>> BEGIN

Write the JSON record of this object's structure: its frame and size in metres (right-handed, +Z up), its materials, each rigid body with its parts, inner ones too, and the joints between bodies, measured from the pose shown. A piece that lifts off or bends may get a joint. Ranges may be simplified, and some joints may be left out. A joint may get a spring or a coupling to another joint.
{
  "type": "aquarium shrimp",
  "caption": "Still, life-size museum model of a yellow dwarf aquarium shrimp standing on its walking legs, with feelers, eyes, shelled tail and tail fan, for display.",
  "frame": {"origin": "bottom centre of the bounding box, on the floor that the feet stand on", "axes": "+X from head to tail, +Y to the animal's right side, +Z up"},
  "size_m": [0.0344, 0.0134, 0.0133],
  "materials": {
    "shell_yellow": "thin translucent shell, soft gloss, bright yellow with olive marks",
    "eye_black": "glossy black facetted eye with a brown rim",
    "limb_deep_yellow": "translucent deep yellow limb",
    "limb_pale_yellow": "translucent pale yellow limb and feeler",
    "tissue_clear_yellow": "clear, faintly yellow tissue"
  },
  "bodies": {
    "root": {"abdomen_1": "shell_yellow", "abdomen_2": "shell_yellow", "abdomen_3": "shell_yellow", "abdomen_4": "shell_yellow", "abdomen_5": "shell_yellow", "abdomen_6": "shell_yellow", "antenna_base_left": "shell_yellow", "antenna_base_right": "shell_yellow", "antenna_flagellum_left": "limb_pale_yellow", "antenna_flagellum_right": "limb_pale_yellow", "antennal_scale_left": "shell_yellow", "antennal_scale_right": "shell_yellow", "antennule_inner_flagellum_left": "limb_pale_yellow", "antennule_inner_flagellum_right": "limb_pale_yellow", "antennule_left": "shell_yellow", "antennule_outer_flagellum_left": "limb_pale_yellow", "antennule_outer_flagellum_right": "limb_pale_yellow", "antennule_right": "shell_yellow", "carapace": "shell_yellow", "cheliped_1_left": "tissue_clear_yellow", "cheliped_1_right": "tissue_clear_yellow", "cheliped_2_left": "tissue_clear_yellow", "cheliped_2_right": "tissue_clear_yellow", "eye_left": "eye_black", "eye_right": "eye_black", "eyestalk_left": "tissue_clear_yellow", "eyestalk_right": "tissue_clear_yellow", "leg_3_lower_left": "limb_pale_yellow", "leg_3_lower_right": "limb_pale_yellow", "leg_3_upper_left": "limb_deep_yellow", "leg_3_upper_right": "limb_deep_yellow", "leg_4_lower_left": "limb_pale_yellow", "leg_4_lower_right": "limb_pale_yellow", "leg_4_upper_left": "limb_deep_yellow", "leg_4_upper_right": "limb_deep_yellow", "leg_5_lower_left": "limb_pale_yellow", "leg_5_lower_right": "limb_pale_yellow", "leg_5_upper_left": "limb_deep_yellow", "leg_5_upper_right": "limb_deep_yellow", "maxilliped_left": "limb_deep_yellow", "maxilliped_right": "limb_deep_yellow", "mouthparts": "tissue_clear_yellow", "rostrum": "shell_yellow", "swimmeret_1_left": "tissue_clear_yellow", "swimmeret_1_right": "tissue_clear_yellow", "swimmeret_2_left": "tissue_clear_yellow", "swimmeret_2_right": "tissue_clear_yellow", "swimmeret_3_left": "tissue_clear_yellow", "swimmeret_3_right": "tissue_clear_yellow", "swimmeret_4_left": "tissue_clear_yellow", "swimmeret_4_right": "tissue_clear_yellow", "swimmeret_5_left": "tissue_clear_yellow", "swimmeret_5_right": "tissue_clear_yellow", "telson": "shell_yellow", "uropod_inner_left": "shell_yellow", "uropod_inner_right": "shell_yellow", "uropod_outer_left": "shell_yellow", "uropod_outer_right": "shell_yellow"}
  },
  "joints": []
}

>> END
>> BEGIN

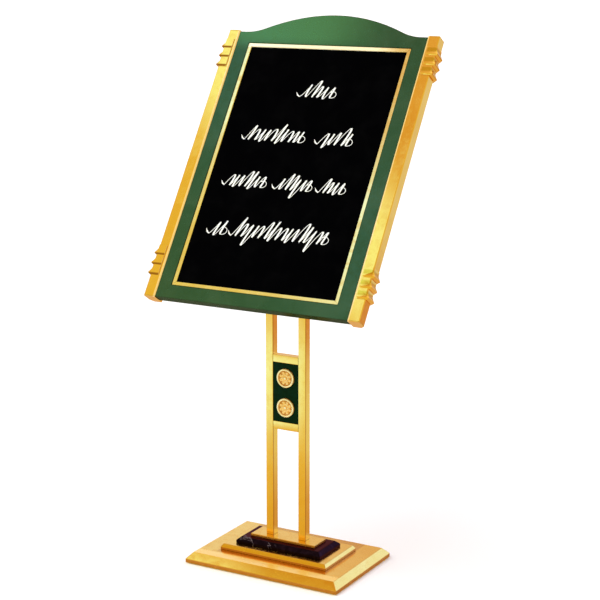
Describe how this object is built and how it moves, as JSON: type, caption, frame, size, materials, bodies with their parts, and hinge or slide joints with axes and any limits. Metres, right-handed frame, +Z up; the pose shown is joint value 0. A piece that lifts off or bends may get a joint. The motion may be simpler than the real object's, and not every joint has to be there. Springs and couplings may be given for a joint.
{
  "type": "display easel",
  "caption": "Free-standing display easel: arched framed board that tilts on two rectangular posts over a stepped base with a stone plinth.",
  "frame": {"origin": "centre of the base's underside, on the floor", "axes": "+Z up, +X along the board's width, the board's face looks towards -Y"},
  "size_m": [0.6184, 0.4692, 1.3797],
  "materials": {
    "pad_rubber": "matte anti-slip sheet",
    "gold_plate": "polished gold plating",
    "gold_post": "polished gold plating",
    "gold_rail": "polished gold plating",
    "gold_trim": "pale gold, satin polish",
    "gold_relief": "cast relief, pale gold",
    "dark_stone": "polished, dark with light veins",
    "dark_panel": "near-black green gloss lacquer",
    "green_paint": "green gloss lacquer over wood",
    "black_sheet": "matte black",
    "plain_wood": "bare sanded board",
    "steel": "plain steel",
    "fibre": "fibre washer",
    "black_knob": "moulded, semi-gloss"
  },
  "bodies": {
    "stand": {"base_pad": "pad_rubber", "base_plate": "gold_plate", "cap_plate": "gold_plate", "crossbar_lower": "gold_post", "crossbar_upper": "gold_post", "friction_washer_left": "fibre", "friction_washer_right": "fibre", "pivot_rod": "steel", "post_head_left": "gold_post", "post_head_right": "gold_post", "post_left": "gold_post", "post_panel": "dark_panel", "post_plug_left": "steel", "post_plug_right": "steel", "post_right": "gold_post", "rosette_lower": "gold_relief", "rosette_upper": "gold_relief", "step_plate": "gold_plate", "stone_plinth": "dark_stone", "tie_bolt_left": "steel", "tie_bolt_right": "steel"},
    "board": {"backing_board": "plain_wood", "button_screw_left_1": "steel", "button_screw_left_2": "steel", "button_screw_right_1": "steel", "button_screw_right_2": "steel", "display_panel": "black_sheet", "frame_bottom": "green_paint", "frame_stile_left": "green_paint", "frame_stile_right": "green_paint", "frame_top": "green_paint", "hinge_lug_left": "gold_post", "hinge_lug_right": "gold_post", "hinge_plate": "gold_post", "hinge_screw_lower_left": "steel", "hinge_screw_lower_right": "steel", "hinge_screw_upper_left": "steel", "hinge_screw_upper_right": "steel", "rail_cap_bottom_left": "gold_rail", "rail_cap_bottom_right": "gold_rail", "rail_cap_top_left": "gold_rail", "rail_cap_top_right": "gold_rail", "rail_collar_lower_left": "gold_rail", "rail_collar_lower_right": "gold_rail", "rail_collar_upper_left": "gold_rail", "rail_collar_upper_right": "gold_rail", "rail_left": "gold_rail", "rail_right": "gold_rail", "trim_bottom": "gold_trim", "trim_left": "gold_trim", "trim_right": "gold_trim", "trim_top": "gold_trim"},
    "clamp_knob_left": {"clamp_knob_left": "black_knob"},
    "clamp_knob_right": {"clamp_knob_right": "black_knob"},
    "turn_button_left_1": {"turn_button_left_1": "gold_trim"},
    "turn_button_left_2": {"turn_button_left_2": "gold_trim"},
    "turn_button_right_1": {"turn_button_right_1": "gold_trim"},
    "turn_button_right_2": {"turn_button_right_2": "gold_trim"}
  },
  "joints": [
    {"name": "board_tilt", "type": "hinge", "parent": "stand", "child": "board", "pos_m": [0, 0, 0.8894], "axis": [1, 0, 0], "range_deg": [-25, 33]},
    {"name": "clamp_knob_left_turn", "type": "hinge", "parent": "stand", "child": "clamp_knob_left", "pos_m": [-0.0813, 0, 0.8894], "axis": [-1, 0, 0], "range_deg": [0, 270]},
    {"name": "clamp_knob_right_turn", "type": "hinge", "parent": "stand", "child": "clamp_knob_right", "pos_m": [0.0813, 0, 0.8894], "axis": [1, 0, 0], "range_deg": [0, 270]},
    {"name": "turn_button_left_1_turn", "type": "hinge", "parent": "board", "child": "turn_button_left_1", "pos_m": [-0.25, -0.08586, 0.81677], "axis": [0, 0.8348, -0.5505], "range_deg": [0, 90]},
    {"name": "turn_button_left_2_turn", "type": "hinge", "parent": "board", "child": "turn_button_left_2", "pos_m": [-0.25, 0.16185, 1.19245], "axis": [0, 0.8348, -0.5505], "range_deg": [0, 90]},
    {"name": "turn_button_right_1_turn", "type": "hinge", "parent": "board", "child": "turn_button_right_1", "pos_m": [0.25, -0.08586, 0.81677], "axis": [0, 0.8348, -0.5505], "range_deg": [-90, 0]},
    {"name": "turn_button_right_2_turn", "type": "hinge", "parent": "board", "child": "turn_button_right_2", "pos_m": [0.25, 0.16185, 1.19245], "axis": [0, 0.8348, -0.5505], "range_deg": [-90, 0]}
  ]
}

>> END
>> BEGIN

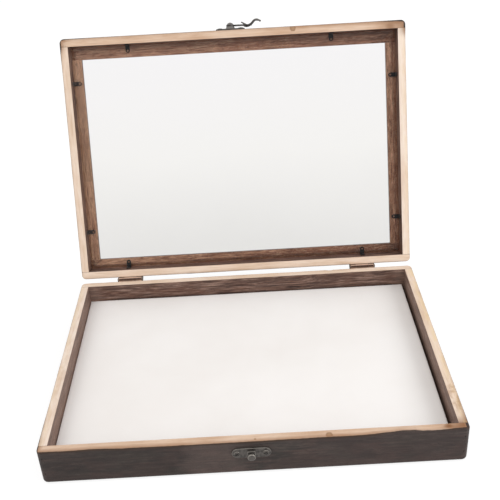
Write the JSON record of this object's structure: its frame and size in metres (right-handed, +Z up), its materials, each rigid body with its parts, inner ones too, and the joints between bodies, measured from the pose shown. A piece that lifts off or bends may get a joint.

>> END

[WORK TO DO] Which lines hold the string "caption"? Copy all of them from the data above.

[ANSWER TO THIS TASK]
  "caption": "Still, life-size museum model of a yellow dwarf aquarium shrimp standing on its walking legs, with feelers, eyes, shelled tail and tail fan, for display.",
Describe how this object is built and how it moves, as JSON: type, caption, frame, size, materials, bodies with their parts, and hinge or slide joints with axes and any limits. Metres, right-handed frame, +Z up; the pose shown is joint value 0. A piece that lifts off or bends may get a joint. The motion may be simpler than the real object's, and not every joint has to be there. Springs and couplings may be given for a joint.
  "caption": "Free-standing display easel: arched framed board that tilts on two rectangular posts over a stepped base with a stone plinth.",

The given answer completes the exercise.